In previous episodes we discussed the party sections of the Criminal Code, a mode of participating in a crime as a participant who is not the main offender but assists the main offender in the commission of a crime. An accused can also participate in a crime as an accessory after the fact under section 23 of the Code. This is not a party section as the accused is not participating in the commission of the actual offence but is assisting an offender after the offence has been committed. This assistance, however, takes on a very specific form. Additionally, it should be noted that as the accused under this section is not participating in the main offence, the punishment for being found an accessory after the fact is less than the punishment of participating in the actual offence pursuant to s. 463 of the Code.
Section 23 reads as follows:
23. (1) An accessory after the fact to an offence is one who, knowing that a person has been a party to the offence, receives, comforts or assists that person for the purpose of enabling that person to escape.
It should first be noted that in the present section is a reference to subsection 2, which was repealed in 2000. The section also initially contained a further subsection, which was also repealed at an earlier time. Both of these original subsections provided exemptions to the section as a result of marriage. You may recall an earlier podcast wherein we discussed section 18, which also originally contained similar exemptions. In that podcast, I refer to s. 18 as an addendum to the s. 17 compulsion by threats or duress section. Presently, s. 18 clarifies that duress cannot be presumed merely on the basis that the offence was committed in the presence of a spouse. Turning to the original iteration of section 23, what was in the original 1892 Code as section 63, is very similar in essentials to section 23(1) but the additional subsections exempted a married couple from the effects of the section. Thus, under subsection 2 a spouse could not be charged as an accessory after the fact by assisting the other spouse. Further, under subsection 3, no “married woman” could be charged with being an accessory by assisting, on the direction and authority of her husband, another offender or her husband. It was only in the mid-1970s that the Statute Law (Status of Women) Amendment Act removed this subsection 3, which was clearly based on stereotypical presumptions that a husband has certain authoritative “rights” over his wife. At the time, this amending legislation was hailed as a huge step toward gender equality as it was created in response to the recommendations from the 1970 Royal Commission on the Status of Women. Subsection 2, however, which may be viewed as a more gender-neutral exemption, stayed in the Code until 2000 when the amendments found in the Modernization of Benefits and Obligations Act removed the subsection exemption.
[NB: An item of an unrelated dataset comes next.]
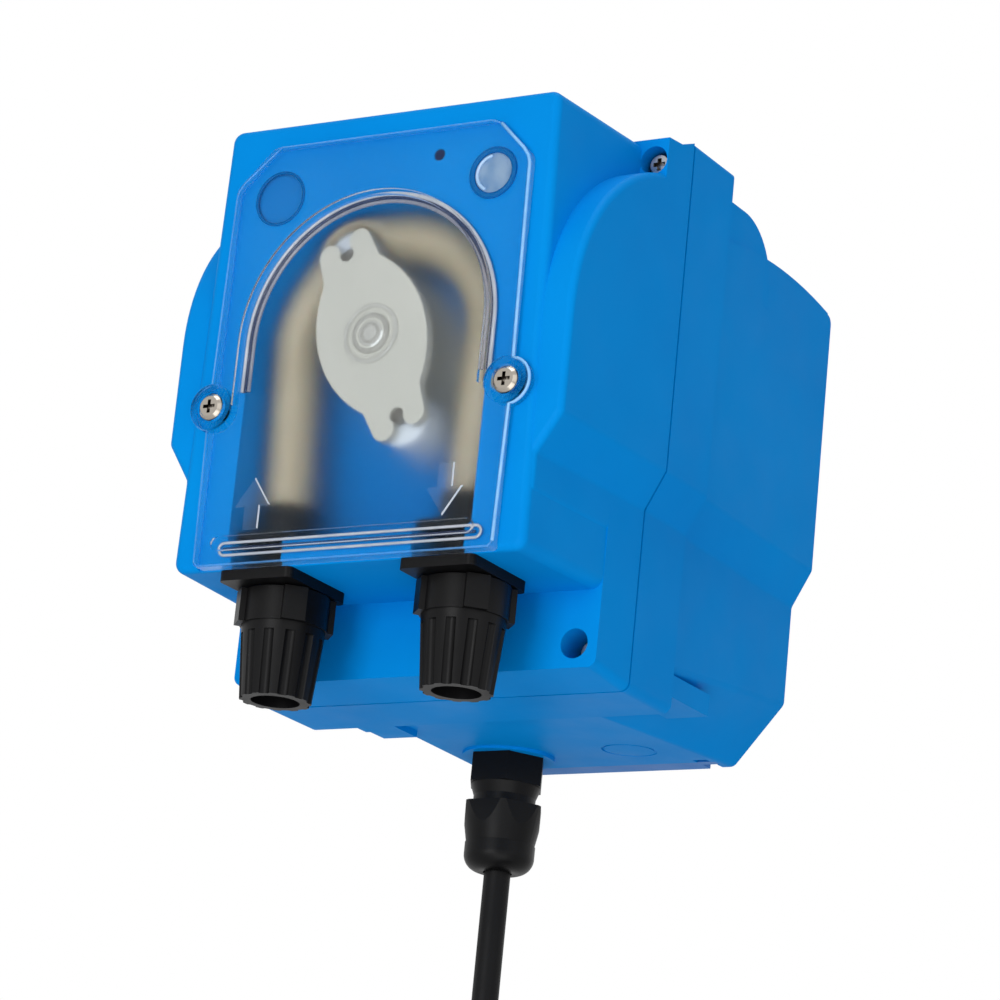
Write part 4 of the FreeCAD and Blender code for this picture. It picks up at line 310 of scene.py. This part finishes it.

What is left of the section is, as already mentioned, quite specific. The actus reus requires the accused to “receive, comfort, or assist” a person who has committed a crime. Although “assist” and “comfort” have specific meanings, the addition of the word “receive,” which is quite broad in aspect, captures a wide range of activity. However, the accused must “receive” for a specified purpose as part of the mens rea of the section. Returning to the actus reus, the Supreme Court of Canada in the Morris case has found that the section requires more than a mere failure to advise the authorities of an offender’s whereabouts. This position is consistent with the traditional common law reluctance to punish omissions and failures. However, advising an offender that the police have the offender’s name and licence plate number may be enough to fulfill the prohibited act requirements. Furthermore, an accused can be convicted of being an accessory even if the offender assisted is not convicted of offence from which he or she was fleeing. Also, due to the amendments repealing subsection 2 and 3, an accused can be an accessory even if they helped a spouse or his or her child.
The mens rea requirements require a high level of subjective mens rea. The accused must have subjective knowledge that the person being assisted has been a party to or has committed an offence. Also, the assistance, comforting or receiving of the fugitive must be for the specific purpose of assisting the fugitive’s escape from the authorities. As a result, proof that the accused was reckless is not enough. The Crown must prove subjective knowledge or deemed knowledge through the doctrine of willful blindness. Therefore, it is not enough for a finding of accessory that the acts of assistance have the effect of helping a person escape the law. Nor is it enough that the acts were undertaken for the purpose of not being suspected of the crime itself. It is therefore difficult to prove an accused participated as an accessory after the fact. As a result, the police tend to charge an offender with other more easily proven offences such as obstruct justice under s.139 or harbouring a suspected terrorist under s. 83.23.